An acceptable and oldest trade practice, heating is the most common treatment that can be done to improve the color of sapphires. Approximately 98.50% of sapphires available today are heated to some degree.


At Nolan and Vada, every sapphire is hand-picked for its brilliance, treatments are disclosed and images/ videos are shared for your approval before setting in an engagement ring.


With untreated colored sapphires commanding a premium, we have a variety of options for you to select from.




Fracture Filling

To improve the appearance, sapphires are often filled with a glass to help camouflage the breaks. With the correct disclosure, these natural yet enhanced gems are not valued at the same price as the ones which are heated.

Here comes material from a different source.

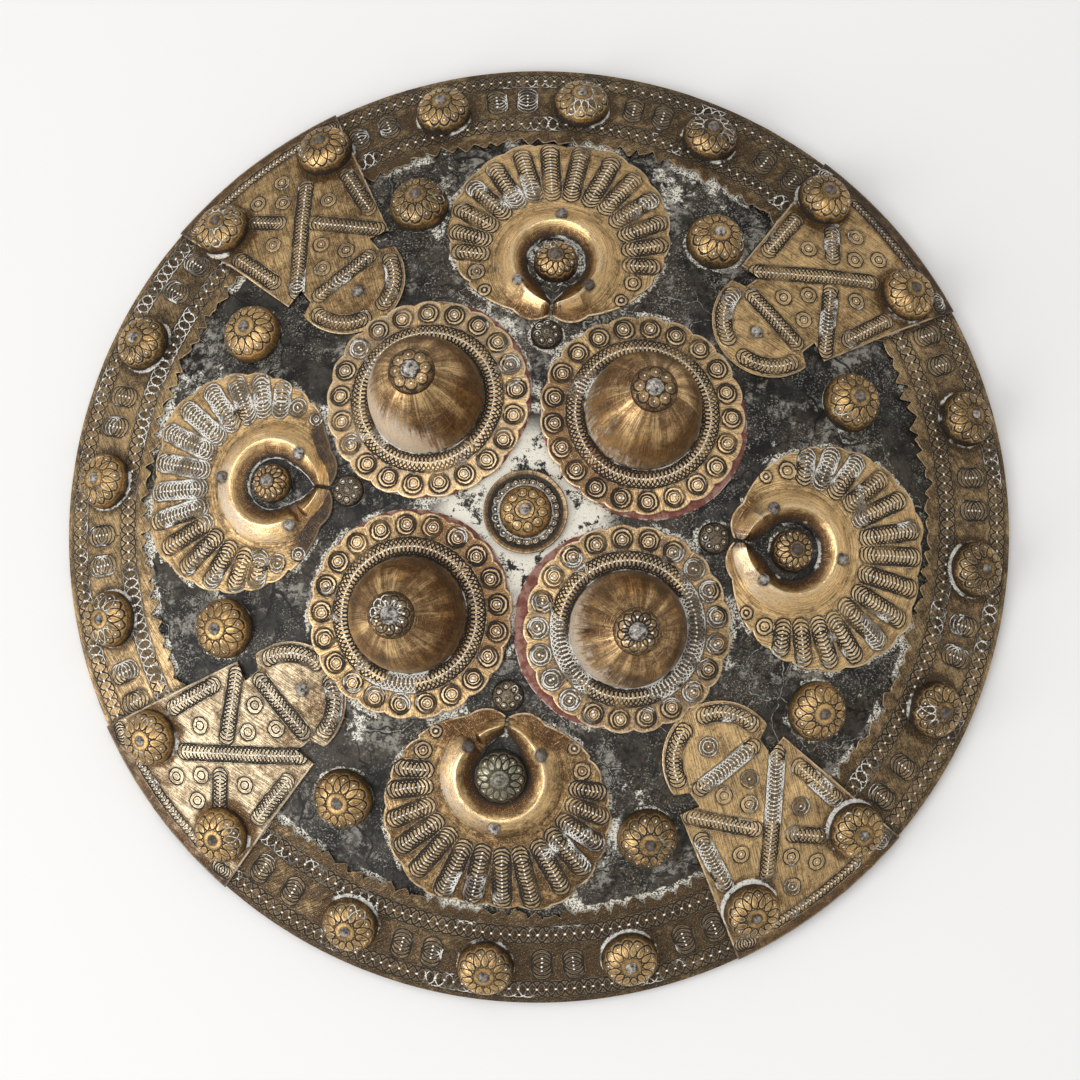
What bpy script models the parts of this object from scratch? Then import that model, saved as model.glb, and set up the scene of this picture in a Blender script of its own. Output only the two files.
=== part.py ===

A treatment to avoid, at Nolan and Vada, we do not recommend or sell sapphires which are fracture filled.



Lattice Diffusion

A process in which the gemstone is heated to extreme temperatures almost to its melting point, the gem then gets infused with elements (like beryllium and titanium) that alter its color. Lattice diffused gemstones must be accompanied with correct disclosure when sold.


These sapphires being altered to a great extent should be avoided. We do not recommend or sell these sapphires.

10. Certification

With the widespread influx of synthetics and non-standard treatments, it becomes tricky to place trust while purchasing a valuable piece of jewelry.


For your peace of mind, every Nolan and Vada order comes with a complementary lab report and an insurance appraisal from a well-qualified & independent jewellery valuer accredited by Jewellery Valuers Society Inc. (JVS)

11. Care

Sapphires rate 9 on the Mohs scale of hardness and are known to be the second hardest mineral in the world. However, like any other diamond or gemstone ring, it must be loved and cared in order to last for generations.



One of the most efficient, safe and effective method to clean your sapphire engagement rings is in warm soapy water


  • Take a bowl of warm water with a dash of mild soap and a soft bristled toothbrush.


  • Gently scrub away the dirt and grime from the hard to reach spots.


  • Rinse and pat your ring dry with a soft lint free cloth.